I’ve been working with C++ code bases, and I often see developers assume, without confirming, that a dependency they use won’t throw an exception. So, when they mock this dependency, they forget about the exception case. Even though their tests cover all the code, an exception in production takes the entire service down.

Uncovered code

Getting to 100% code coverage is usually impractical, if not impossible. As a result, a small amount of code is still not covered. Similar to the low coverage scenarios, any change to the code that is not covered can introduce a bug that won’t be detected.

Chasing the coverage number

Test coverage is only a metric. I’ve seen teams do whatever it takes to achieve the metric goal, especially if it was mandated externally, e.g., at the organization or company level. Occasionally, I encountered teams that wrote “test” code whose primary purpose was increasing coverage. Detecting or preventing bugs was a non-goal.

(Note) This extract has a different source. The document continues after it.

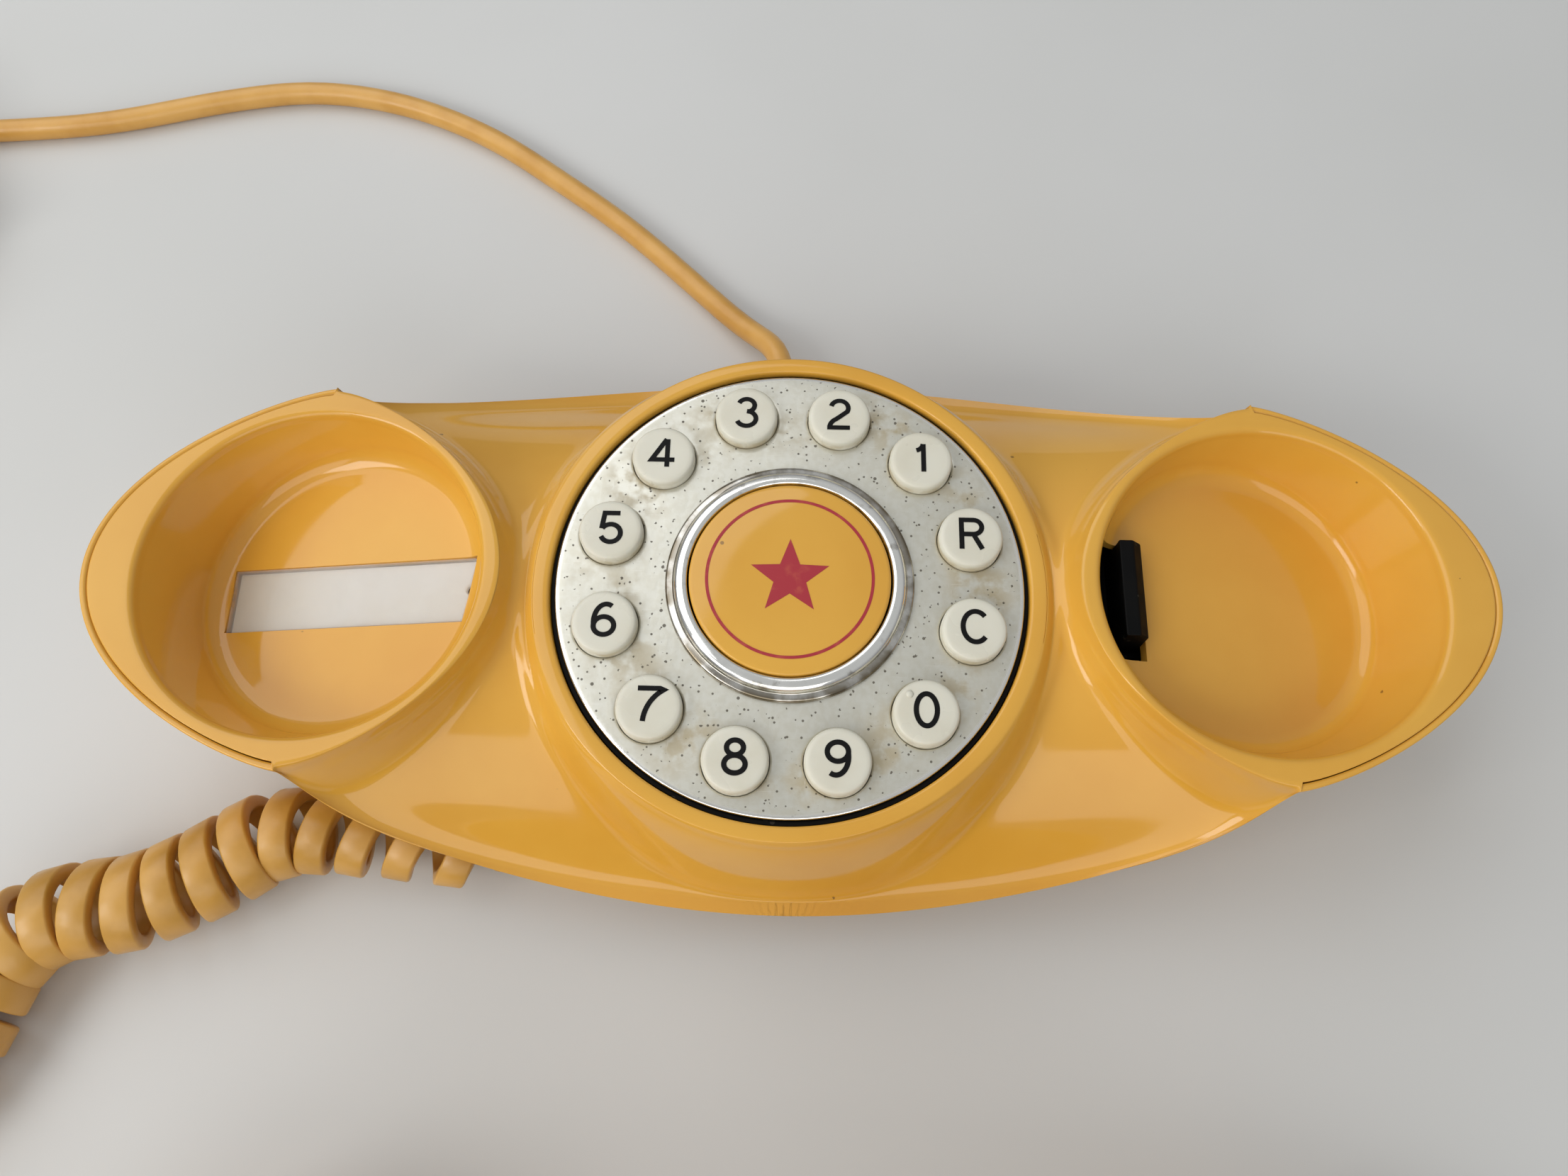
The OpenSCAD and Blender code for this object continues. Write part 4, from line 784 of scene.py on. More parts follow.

Low test coverage is only the tip of the iceberg

At first sight, low test coverage seems a benign issue. But it often signals bigger problems the team is facing, like:

  • spending a significant amount of time fixing regressions
  • shipping high-quality new features is slow due to excessive manual validation
  • many bugs reach production and are only caught and reported by users
  • the on-call, if the team has one, is challenging
  • the engineering culture of the team is poor, or the team is under pressure to ship new features at an unsustainable pace
  • the code is not very well organized and might be hard to work with, only slowing down the development even further
  • test coverage is likely lower than admitted to and will continue to deteriorate

I’ve worked on a few teams where developers understood the value of unit testing. They treated test code like product code and never sent a PR without unit tests. Because of this, even if they experienced the problems listed above, it was at a much smaller scale. They also never needed to worry about meeting the test coverage goals – they achieved them as a side effect.